> _GIVEN DATA_
— start —

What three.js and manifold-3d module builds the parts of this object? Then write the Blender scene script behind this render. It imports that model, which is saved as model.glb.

— end —
— start —

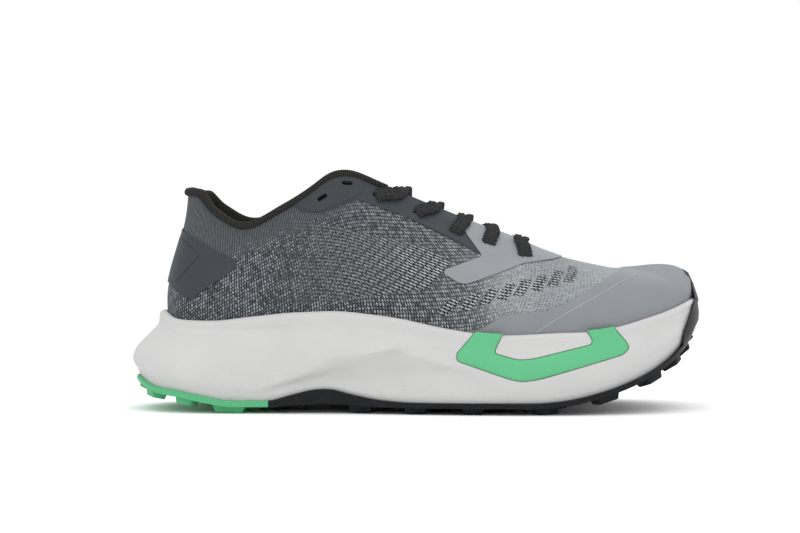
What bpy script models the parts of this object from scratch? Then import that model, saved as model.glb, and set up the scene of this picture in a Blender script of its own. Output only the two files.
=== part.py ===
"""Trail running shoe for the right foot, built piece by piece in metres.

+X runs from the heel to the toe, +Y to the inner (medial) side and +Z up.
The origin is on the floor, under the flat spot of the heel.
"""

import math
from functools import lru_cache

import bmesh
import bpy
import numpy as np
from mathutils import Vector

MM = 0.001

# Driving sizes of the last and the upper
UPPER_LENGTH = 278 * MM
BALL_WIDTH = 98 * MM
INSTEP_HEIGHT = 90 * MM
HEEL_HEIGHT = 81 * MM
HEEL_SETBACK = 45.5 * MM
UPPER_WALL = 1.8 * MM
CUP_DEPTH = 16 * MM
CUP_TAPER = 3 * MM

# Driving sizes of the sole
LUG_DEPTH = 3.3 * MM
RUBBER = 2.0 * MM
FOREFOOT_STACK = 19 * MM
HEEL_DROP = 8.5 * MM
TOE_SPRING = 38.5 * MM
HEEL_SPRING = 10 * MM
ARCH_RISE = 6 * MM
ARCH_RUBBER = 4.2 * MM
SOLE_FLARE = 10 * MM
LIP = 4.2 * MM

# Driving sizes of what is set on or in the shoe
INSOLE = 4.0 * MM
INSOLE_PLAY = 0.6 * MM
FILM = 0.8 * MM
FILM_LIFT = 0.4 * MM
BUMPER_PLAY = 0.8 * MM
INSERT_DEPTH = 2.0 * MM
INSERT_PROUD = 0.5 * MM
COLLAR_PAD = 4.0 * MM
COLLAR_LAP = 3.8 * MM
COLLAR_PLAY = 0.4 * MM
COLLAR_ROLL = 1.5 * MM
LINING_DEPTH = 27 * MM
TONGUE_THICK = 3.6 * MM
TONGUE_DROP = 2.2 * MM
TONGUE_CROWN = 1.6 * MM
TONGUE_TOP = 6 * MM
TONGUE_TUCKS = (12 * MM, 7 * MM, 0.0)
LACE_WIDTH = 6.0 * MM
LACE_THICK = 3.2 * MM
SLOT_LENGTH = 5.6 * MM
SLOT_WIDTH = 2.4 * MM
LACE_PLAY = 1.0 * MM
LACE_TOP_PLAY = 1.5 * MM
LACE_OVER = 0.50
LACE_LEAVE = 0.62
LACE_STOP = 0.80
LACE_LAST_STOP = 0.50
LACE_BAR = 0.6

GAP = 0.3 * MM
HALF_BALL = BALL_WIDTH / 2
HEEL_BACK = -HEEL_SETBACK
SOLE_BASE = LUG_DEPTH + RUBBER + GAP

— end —

> _TASK DIRECTIONS_
The lines from the one containing "What bpy script" to the one containing "piece in metres.", both included, are to be extracted exactly; give no other line.

> _RESULT FOR THIS EXERCISE_
What bpy script models the parts of this object from scratch? Then import that model, saved as model.glb, and set up the scene of this picture in a Blender script of its own. Output only the two files.
=== part.py ===
"""Trail running shoe for the right foot, built piece by piece in metres.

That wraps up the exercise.